1. Necrosis is defined as: “[d]eath of areas of tissue or bone surrounded by healthy parts[.]” Taber’s Cyclopedic Medical Dictionary 1187 (16th ed. 1989).
2. Cf. HLTF, 81 Hawai`i 487, 918 P.2d 1143 (1996). In HLTF, the Hawai`i Laborers’ Trust Fund brought an action under the Hawai`i State mechanic’s and Materialman’s Lien Law to foreclose its mechanic’s and materialman’s liens on owners’ properties to collect judgment against their subcontractor’s for delinquent ERISA trust fund contributions as required by labor agreements. Id. at 490-91, 918 P.2d at 1146-47. We held in HLTF that HRS § 507-42 (1993) was a state law of general applicability and did not relate to any employee benefit plan covered by ERISA. Id. at 498, 918 P.2d at 1154. In so holding, we reasoned that HRS § 507-42 merely provides a “remedy available to a certain class of creditors that transcends ERISA obligations and concerns.” Id. (citation omitted).

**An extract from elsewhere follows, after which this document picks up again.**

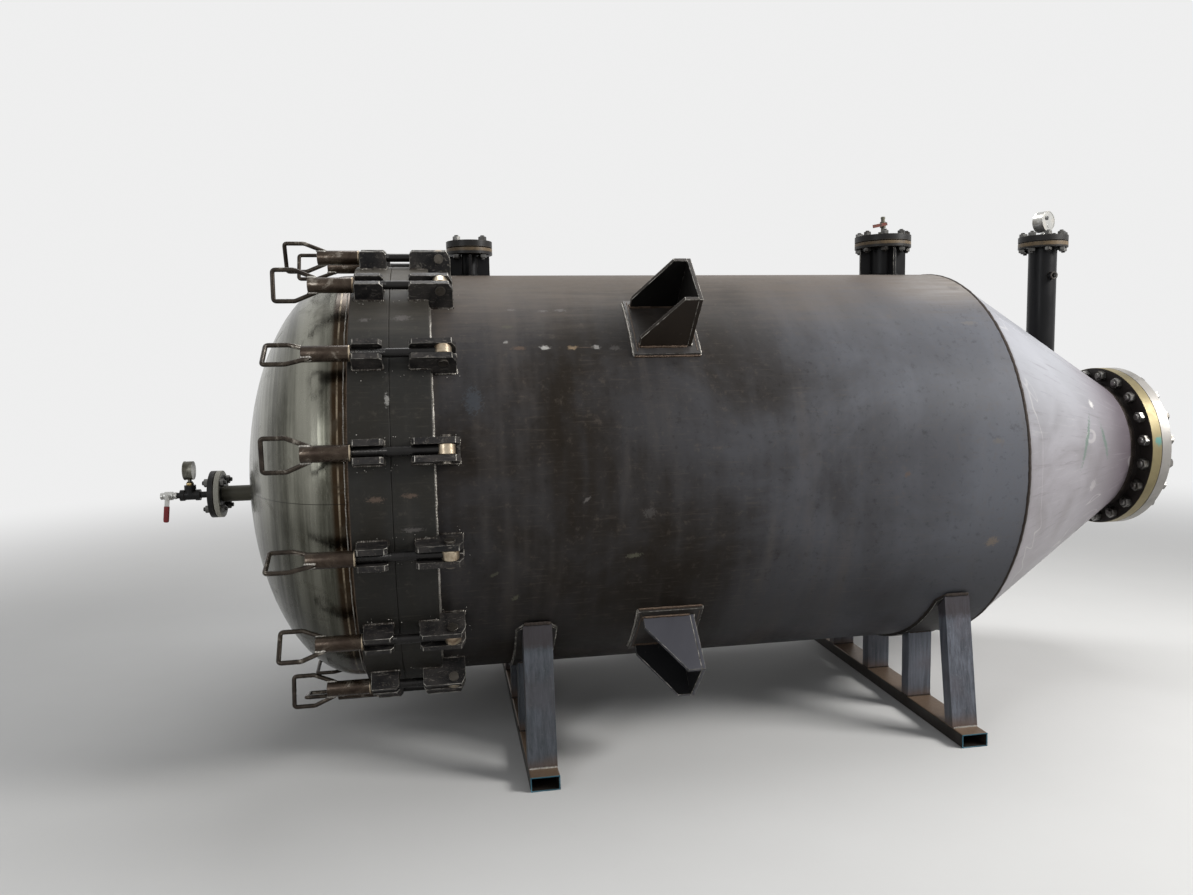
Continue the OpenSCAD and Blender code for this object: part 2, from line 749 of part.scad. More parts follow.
module bracket_pads() {
    half = pad_w / 2;
    x0 = bracket_x - pad_len;
    x1 = bracket_x + bracket_t + pad_beyond;
    color(steel) place() at_brackets() intersection() {
        turned([
            [shell_r, x0], [shell_r + pad_t, x0], [shell_r + pad_t, x1], [shell_r, x1]
        ]);
        translate([x0 - cut, -half, 0]) cube([x1 - x0 + 2 * cut, pad_w, shell_od]);
    }
}

module bracket_gussets() {
    x1 = bracket_x;
    x0 = x1 - gusset_len;
    foot = shell_r - bracket_sink;
    top = shell_r + bracket_reach;
    color(steel) place() difference() {
        at_brackets() for (side = [-1, 1])
            translate([0, side * (bracket_gap + bracket_t) / 2 + bracket_t / 2, 0]) rotate([90, 0, 0])
                linear_extrude(height = bracket_t) polygon([
                    [x0, foot], [x1, foot], [x1, top], [x1 - gusset_top, top], [x0, shell_r + gusset_low]
                ]);
        bar_x(x0 - cut, x1 + cut, shell_od + 2 * pad_t);
    }
}

module bracket_plates() {
    foot = shell_r - bracket_sink;
    half = bracket_gap / 2 + bracket_t;
    color(steel) place() difference() {
        at_brackets() translate([bracket_x, -half, foot])
            cube([bracket_t, 2 * half, bracket_reach + bracket_sink]);
        bar_x(bracket_x - cut, bracket_x + bracket_t + cut, shell_od + 2 * pad_t + 2 * seat_gap);
    }
}

function cradle_places() = [cradle_front_x, cradle_rear_x];

module wear_strips() {
    color(blue_grey) place() for (x = cradle_places()) difference() {
        intersection() {
            turned([
                [strip_r, x - strip_w / 2], [strip_r + strip_t, x - strip_w / 2],
                [strip_r + strip_t, x + strip_w / 2], [strip_r, x + strip_w / 2]
            ]);
            rotate([0, 90, 0]) linear_extrude(height = 2 * shell_len) polygon([
                [0, 0],
                [shell_od * cos(strip_half_angle), shell_od * sin(strip_half_angle)],
                [shell_od, 0],
                [shell_od * cos(strip_half_angle), -shell_od * sin(strip_half_angle)]
            ]);
        }
        for (side = [-1, 1], end = [-1, 1]) rotate([180 + side * strip_half_angle, 0, 0])
            translate([x + end * strip_w / 2, 0, strip_r]) rotate([0, 0, atan2(-side, end)])
                corner_cutter();
    }
}

// Block whose face takes the corner off at 45 degrees
module corner_cutter() {
    size = 4 * strip_chamfer;
    translate([-strip_chamfer / sqrt(2), -size / 2, -2 * strip_t]) cube([size, size, 4 * strip_t]);
}

// Hollow section of the given length, standing on its end
module hollow_section(length) {
    difference() {
        translate([-section_w / 2, -section_h / 2, 0]) cube([section_w, section_h, length]);
        translate([-section_w / 2 + section_wall, -section_h / 2 + section_wall, -cut])
            cube([section_w - 2 * section_wall, section_h - 2 * section_wall, length + 2 * cut]);
    }
}

module cradle_posts() {
    color(blue_grey) place() difference() {
        for (x = cradle_places(), y = [-post_y, 0, post_y])
            translate([x, y, beam_top]) hollow_section(-beam_top - shell_r / 2);
        bar_x(0, shell_len, 2 * (strip_r + strip_t));
    }
}

module cradle_legs() {
    strip_beyond = 1.5;
    leg_angle = strip_half_angle - strip_beyond;
    leg_sink = 40;
    leg_over = 60;
    top_y = (strip_r + strip_t) * sin(leg_angle);
    top_z = -(strip_r + strip_t) * cos(leg_angle);
    slant = atan2(leg_foot_y - top_y, top_z - beam_top);
    color(blue_grey) place() difference() {
        for (x = cradle_places(), side = [-1, 1])
            translate([x, side * leg_foot_y, beam_top]) rotate([side * slant, 0, 0])
                translate([0, 0, -leg_sink])
                    hollow_section(norm([leg_foot_y - top_y, top_z - beam_top]) + leg_over);
        bar_x(0, shell_len, 2 * (strip_r + strip_t));
        translate([0, -shell_od, beam_top - section_h * 2]) cube([shell_len, 2 * shell_od, section_h * 2]);
    }
}

module cradle_beams() {
    color(blue_grey) place() for (x = cradle_places())
        translate([x, -beam_len / 2, beam_top - section_h / 2]) rotate([-90, 0, 0])
            hollow_section(beam_len);
}

shell();
cone();
body_ring();
cover_ring();
cover_dish();
cover_lugs();
body_lugs();
hinge_pins();
outlet_flange();
outlet_gasket();
outlet_blind();
nozzle_pipes();
nozzle_gussets();
nozzle_flanges();
nozzle_blinds();
vent_valve();
vent_lever();
top_gauge();
test_tee();
test_gauge();
test_valve();
test_lever();
bracket_pads();
bracket_gussets();
bracket_plates();
wear_strips();
cradle_legs();
cradle_posts();
cradle_beams();
for (i = [0:clamp_count - 1])
    swing_bolt(i);
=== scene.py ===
"""Looks of the horizontal pressure tank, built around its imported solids.

X runs along the tank from the head to the outlet, Z is up and the floor is at
zero. Sizes of shapes are in millimetres, along the tank from the weld between
shell and body ring, and outward from the centre line. Materials work in metres,
as nodes do, and read each object's own coordinates, so they move with it.
"""
import json
import math
import random

import bpy
from mathutils import Matrix, Vector


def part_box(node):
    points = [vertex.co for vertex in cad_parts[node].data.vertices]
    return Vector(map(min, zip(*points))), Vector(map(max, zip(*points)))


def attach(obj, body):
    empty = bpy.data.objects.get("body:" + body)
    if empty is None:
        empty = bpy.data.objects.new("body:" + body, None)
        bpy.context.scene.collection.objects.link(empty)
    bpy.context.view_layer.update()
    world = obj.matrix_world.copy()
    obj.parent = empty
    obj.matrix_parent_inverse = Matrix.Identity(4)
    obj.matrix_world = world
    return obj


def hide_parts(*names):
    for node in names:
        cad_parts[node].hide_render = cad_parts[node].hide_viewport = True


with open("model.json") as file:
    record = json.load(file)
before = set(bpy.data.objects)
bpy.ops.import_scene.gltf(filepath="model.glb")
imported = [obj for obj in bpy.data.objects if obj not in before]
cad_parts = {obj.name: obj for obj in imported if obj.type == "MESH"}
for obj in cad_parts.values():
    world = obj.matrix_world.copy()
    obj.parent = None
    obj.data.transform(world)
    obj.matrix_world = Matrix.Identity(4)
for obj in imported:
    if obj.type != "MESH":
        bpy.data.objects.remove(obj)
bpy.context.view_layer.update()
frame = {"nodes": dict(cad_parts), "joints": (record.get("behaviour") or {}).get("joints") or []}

MM = 0.001
TANK = "tank"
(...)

3. The exception for the HPHCA provides:
(5)(A) Except as provided in subparagraph (B), subsection (a) of this section shall not apply to the Hawaii Prepaid Health Care Act [(HPHCA)] ([HRS] . . . §§ 393-1 through 393-51).
(B) Nothing in subparagraph (A) shall be construed to exempt from subsection (a) of this section–
(i) any State tax law relating to employee benefit plans, or
(ii) any amendment of the Hawaii Prepaid Health Care Act [(HPHCA)] enacted after September 2, 1974, to the extent it provides for more than the effective administration of such Act as in effect on such date.
29 U.S.C. § 1144(b)(5) (1994).
4. Plaintiffs also contend that the circuit court erred in ruling that Plaintiffs were not entitled to amend their complaint. However, Plaintiffs have failed to provide any record references in the points of error section of their opening brief showing where the alleged error occurred as required by Rule 28(b)(4) of the Hawai`i Rules of Appellate Procedure (HRAP) (1996). In addition, Plaintiffs did not provide any record references regarding this alleged error anywhere in their opening brief. In fact, our review of the record reveals that Plaintiffs never filed a motion to amend their complaint. The only mention of a possible amendment to Plaintiffs’ complaint was made in reference to Plaintiffs’ opposition to Kaiser’s motion for summary judgment where Plaintiffs argued that they had “stated claims cognizable under ERISA” but that “if the Court has any doubt as to this, Plaintiffs should be allowed to amend their complaint to specifically state such claims.” Because Plaintiffs did not file a formal motion to amend the complaint and the circuit court never formally ruled on the issue, we decline to address it.
5. Count Seven of Plaintiffs’ complaint stated a claim for attorneys’ fees and costs under HRS § 431:10C-242. Although Kaiser contends that the circuit court correctly determined that Plaintiffs were not entitled to attorney’s fees and costs under HRS § 431:10-242, we decline to address this issue inasmuch as Plaintiffs have failed to raise it in their statement of points of error as required by HRAP Rule 28(b)(4). In light of our result in this appeal, however, we note that a court has general discretion to award attorney’s fees in a claim to enforce rights under an ERISA plan. See, e.g., Smith v. CMTA-IAM Pension Trust, 746 F.2d 587, 589 (9th Cir. 1984).
6. In their cross-appeals, Dr. Davenport and HMG contend that the circuit court abused its discretion in: (1) granting Plaintiffs’ motion to extend time to certify Dr. Davenport and HMG as doe defendants; and (2) granting Plaintiffs’ motion to certify Dr. Davenport and HMG as doe defendants. Because we hold that the circuit court did not have subject matter jurisdiction with regard to Plaintiffs’ claims against Dr. Davenport and HMG as a result of Plaintiffs’ failure to comply with the requirements of HRS § 671-12, the points of error raised in the cross-appeals are moot inasmuch as the circuit court’s ruling has effectively extinguished Plaintiffs’ claims against Dr. Davenport and HMG. See In re Application of Thomas, 73 Haw. 223, 225-26, 832 P.2d 253, 254 (1992) (noting that “[a] case is moot where the question to be determined is abstract and does not rest on existing facts or rights) (quoting Wong v. Board of Regents, Univ. of Hawaii, 62 Haw. 391, 394, 616 P.2d 201, 203-04 (1980)).